Son travail est également photographique. Nàto immortalise différents édifices érigés en France par des esclaves, faisant naître un parallèle explicite entre les ports du Havre et de Pointe-à-Pitre. Et c’est par la gravure qu’il évoque la notion de contraste : “Le papier utilisé lors d’une gravure est capable de tenir sept à huit siècles sans être altéré ou détruit. J’aime la pérennité de ce support, un véritable témoignage de la stagnation de la situation.”

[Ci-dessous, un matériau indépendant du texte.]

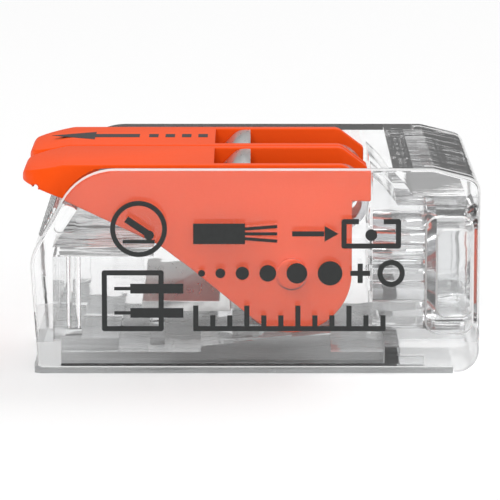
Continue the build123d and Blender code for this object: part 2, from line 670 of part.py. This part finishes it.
def make_spring_leg(y_mid):
    """Clamping leg of a clamp spring with its two tabs."""
    start, edge = spring_leg_points()
    profile = trace(Line(start, edge), line_width=SPRING_THICKNESS)
    leg = side_solid(profile, SPRING_WIDTH, y_mid)
    tab_x, tab_z = tab_place()
    tab_width = channel_width + 2 * TAB_ENGAGEMENT
    return leg + side_disc(TAB_RADIUS, tab_width, y_mid, tab_x, tab_z)


os.makedirs("parts", exist_ok=True)
export_step(make_housing_shell(), "parts/housing_shell.step")
export_step(make_housing_base(), "parts/housing_base.step")
export_step(make_busbar(), "parts/busbar.step")
for side_name, side_y in poles.items():
    export_step(make_lever(side_y, side_name in TABBED_LEVERS), f"parts/lever_{side_name}.step")
    export_step(make_spring_holder(side_y), f"parts/spring_{side_name}_holder.step")
    export_step(make_spring_leg(side_y), f"parts/spring_{side_name}_leg.step")
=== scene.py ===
import json
from math import acos, atan2, cos, radians, sin

import bmesh
import bpy
from bpy.props import FloatProperty, FloatVectorProperty, PointerProperty
from mathutils import Matrix, Vector


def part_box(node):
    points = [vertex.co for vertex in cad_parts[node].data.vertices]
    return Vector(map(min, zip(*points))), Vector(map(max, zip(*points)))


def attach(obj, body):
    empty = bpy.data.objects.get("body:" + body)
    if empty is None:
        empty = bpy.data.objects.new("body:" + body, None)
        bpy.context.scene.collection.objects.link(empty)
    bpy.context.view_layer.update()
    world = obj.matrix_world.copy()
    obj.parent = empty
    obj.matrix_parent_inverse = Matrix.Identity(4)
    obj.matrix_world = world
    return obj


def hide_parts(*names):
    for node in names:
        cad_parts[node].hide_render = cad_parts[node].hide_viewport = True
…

Lorsque l’on évoque son avenir, Nàto fait à nouveau preuve d’une implacable lucidité: “J’exprime exactement tout ce que je souhaite exprimer. L’argent n’est pas central. Être aux Arts-décos est une forme d’assurance, je peux gagner ma vie tout en prenant le risque d’expérimenter, et c’est à nous de saisir cette opportunité, aller au-delà du réseau et des compétences réelles acquises grâce à l’école.” Car ce que cherche Nàto, c’est simplement la légitimité de se définir en tant qu’artiste. Ses deux projets – l’héritage antillais et l’empreinte érotique – l’étudiant les a présenté au concours d’entrée à l’EnsAD, il les poursuit tout au long de l’année.